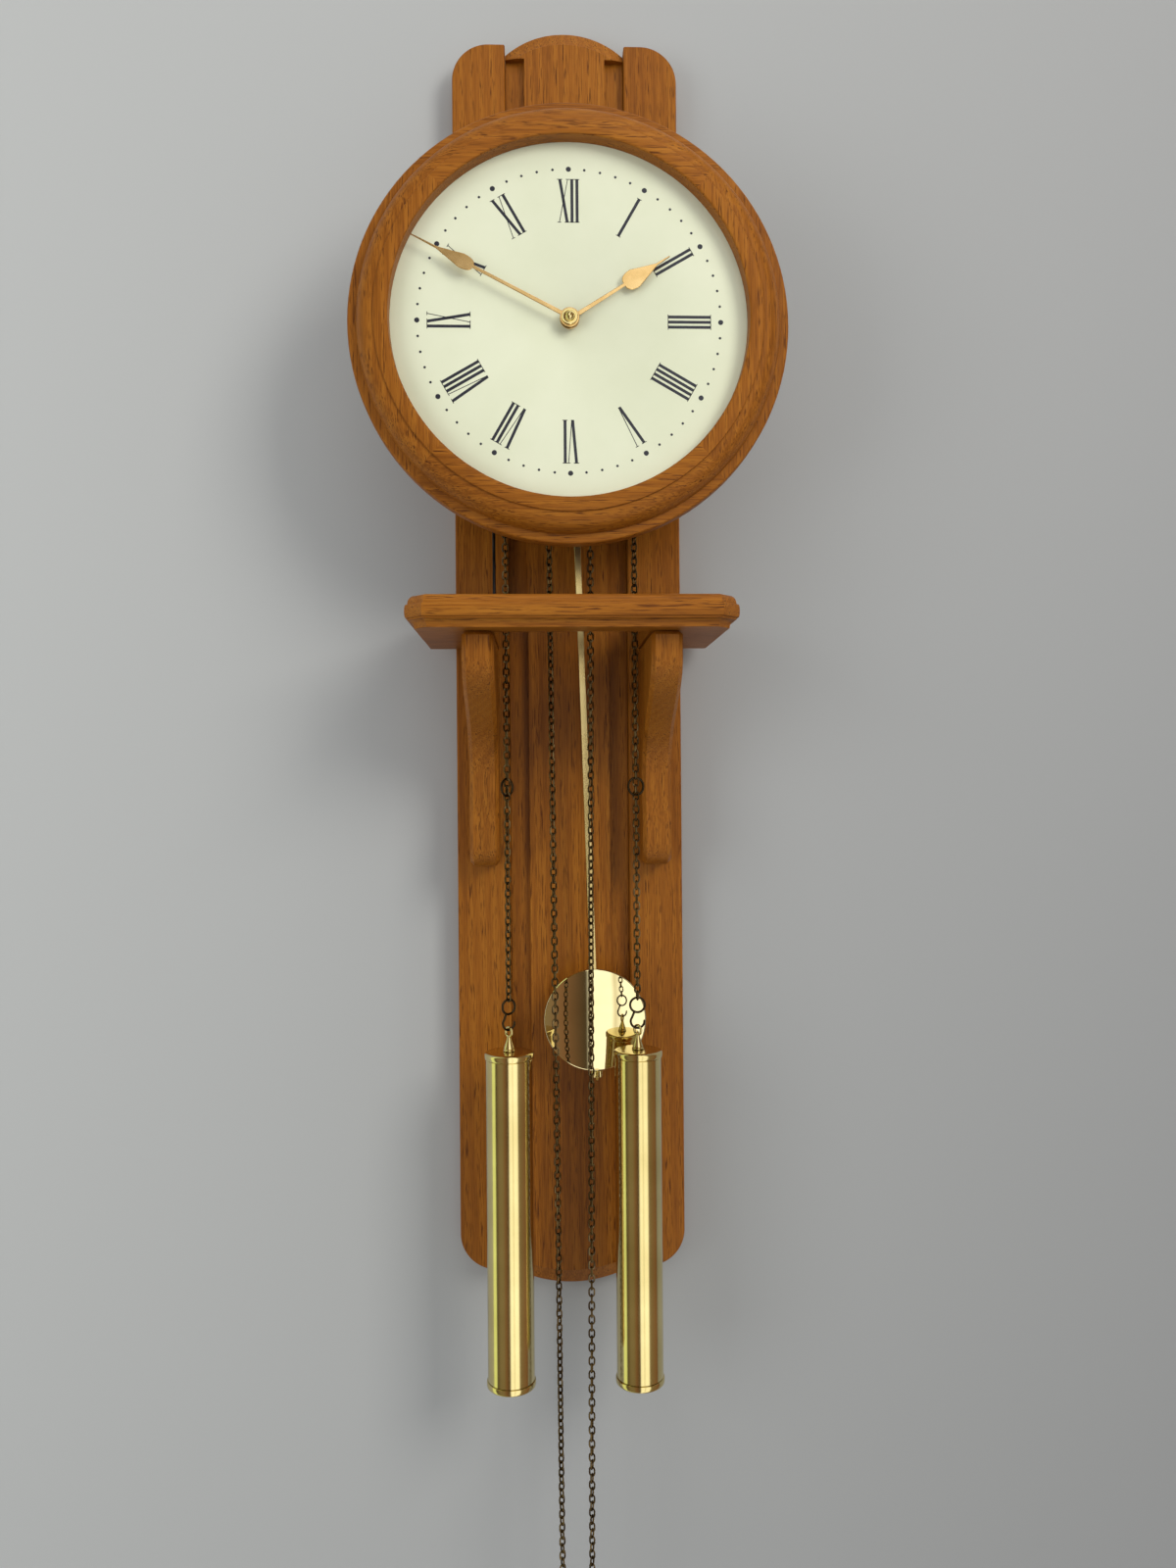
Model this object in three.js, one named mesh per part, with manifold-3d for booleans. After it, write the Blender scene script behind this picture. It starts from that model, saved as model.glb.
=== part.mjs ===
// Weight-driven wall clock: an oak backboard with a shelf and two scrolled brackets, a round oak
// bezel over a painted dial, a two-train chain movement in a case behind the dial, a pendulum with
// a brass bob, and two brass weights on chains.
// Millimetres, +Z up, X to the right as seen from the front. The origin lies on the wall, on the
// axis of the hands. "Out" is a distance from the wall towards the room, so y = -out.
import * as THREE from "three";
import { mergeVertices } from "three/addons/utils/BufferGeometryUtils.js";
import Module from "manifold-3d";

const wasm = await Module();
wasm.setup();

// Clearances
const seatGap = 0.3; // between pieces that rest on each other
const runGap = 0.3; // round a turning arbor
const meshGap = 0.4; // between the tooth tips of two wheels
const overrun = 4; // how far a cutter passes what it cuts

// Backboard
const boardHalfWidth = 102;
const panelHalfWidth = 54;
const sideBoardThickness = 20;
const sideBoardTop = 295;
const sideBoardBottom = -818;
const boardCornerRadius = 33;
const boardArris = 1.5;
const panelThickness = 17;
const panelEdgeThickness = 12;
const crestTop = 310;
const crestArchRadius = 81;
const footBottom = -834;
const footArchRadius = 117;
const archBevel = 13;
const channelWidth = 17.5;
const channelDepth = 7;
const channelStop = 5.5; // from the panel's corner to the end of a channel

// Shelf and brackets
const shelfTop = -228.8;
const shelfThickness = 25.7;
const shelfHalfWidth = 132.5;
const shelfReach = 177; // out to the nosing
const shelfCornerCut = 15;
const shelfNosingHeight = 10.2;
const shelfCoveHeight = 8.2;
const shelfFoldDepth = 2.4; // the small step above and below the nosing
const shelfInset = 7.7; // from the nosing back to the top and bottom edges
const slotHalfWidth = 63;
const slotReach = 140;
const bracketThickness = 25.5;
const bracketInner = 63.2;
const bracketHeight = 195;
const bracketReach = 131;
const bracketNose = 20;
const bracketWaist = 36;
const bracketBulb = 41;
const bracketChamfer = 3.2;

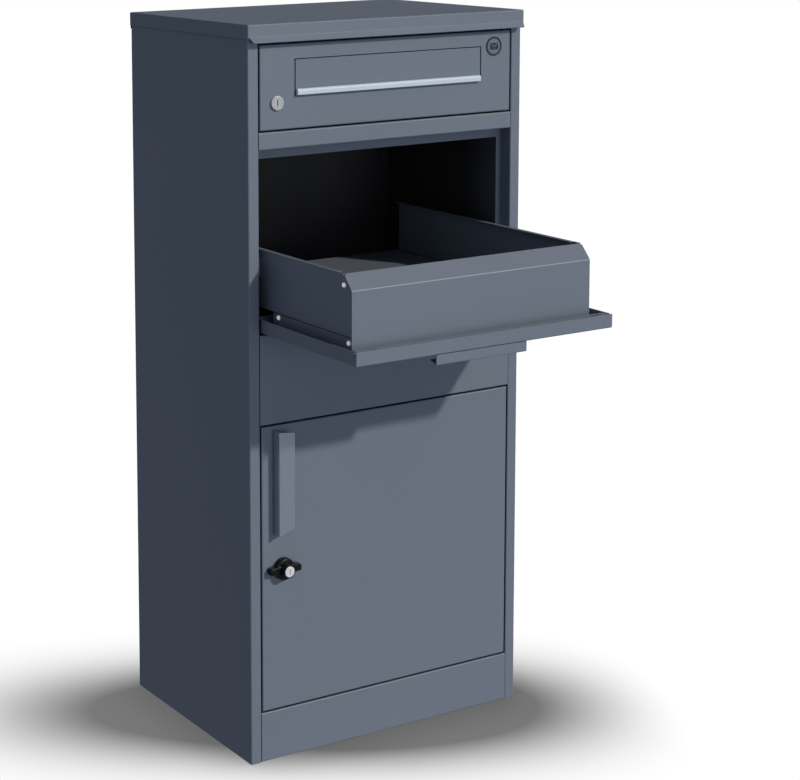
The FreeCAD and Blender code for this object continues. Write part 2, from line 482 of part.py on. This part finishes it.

****************

» **Aim**:
Everything from the first line of the records above to the line containing "const overrun = 4;", inclusive, should be repeated exactly; leave out the rest.

» **The response**:
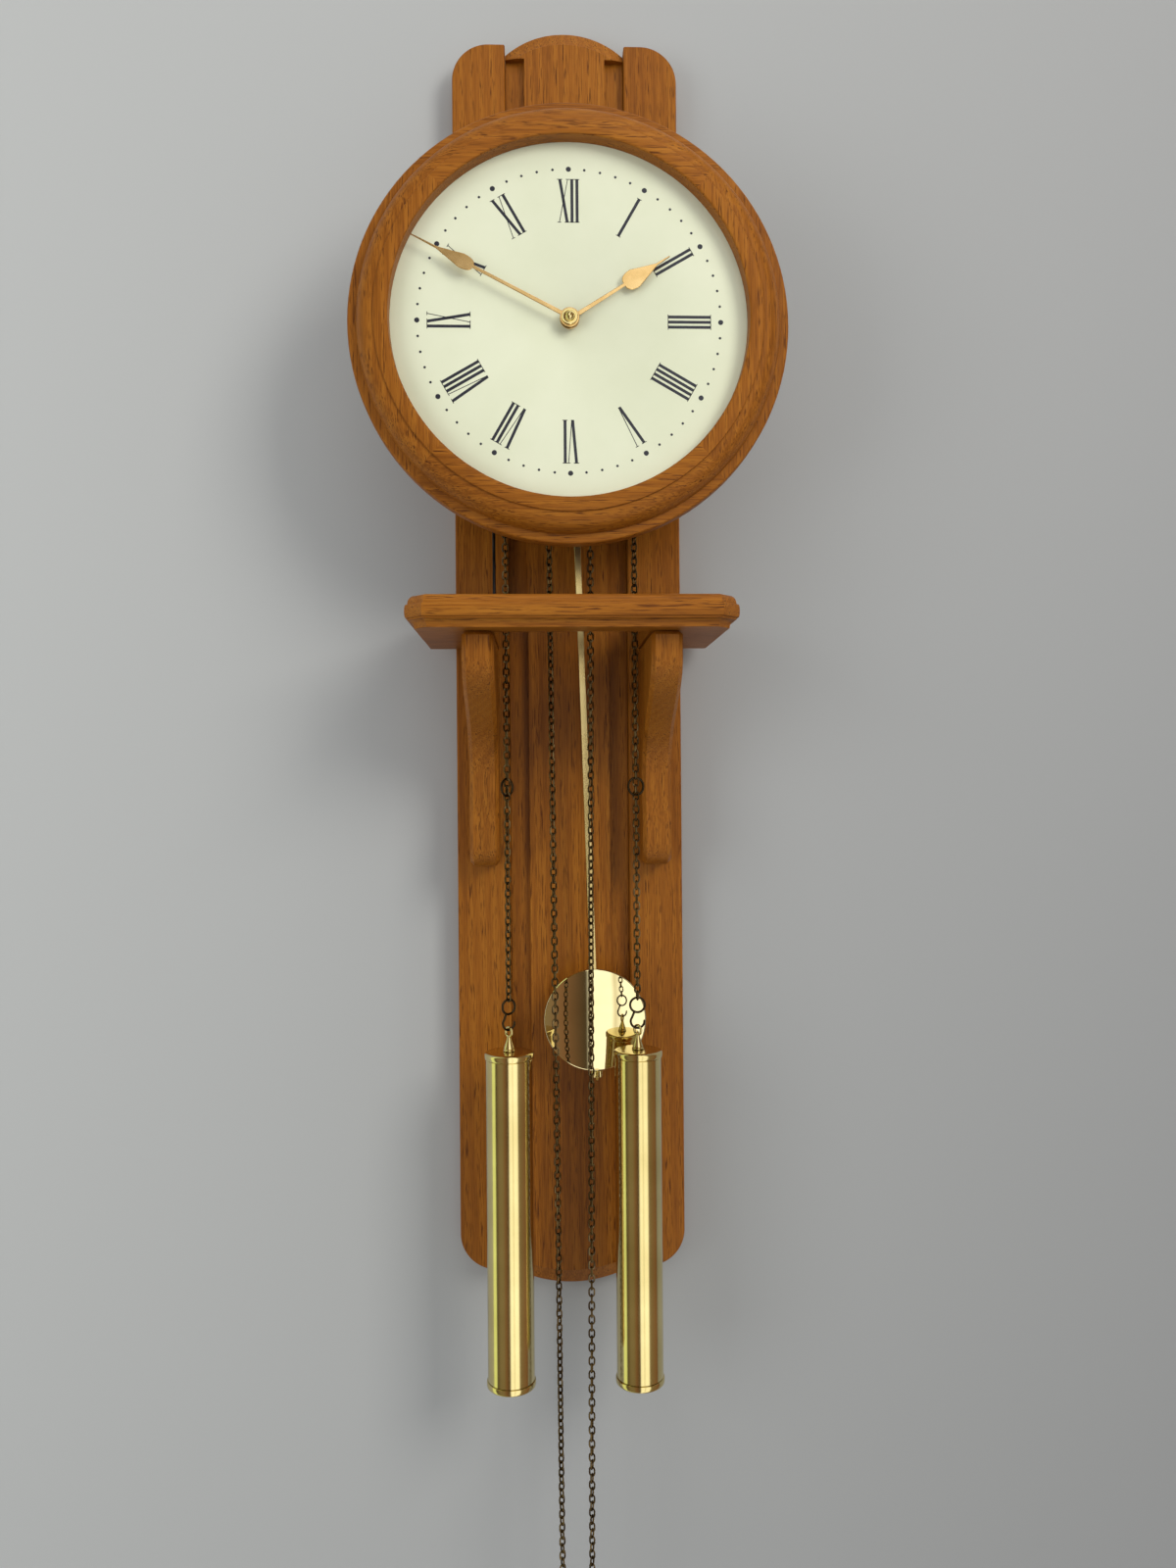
Model this object in three.js, one named mesh per part, with manifold-3d for booleans. After it, write the Blender scene script behind this picture. It starts from that model, saved as model.glb.
=== part.mjs ===
// Weight-driven wall clock: an oak backboard with a shelf and two scrolled brackets, a round oak
// bezel over a painted dial, a two-train chain movement in a case behind the dial, a pendulum with
// a brass bob, and two brass weights on chains.
// Millimetres, +Z up, X to the right as seen from the front. The origin lies on the wall, on the
// axis of the hands. "Out" is a distance from the wall towards the room, so y = -out.
import * as THREE from "three";
import { mergeVertices } from "three/addons/utils/BufferGeometryUtils.js";
import Module from "manifold-3d";

const wasm = await Module();
wasm.setup();

// Clearances
const seatGap = 0.3; // between pieces that rest on each other
const runGap = 0.3; // round a turning arbor
const meshGap = 0.4; // between the tooth tips of two wheels
const overrun = 4; // how far a cutter passes what it cuts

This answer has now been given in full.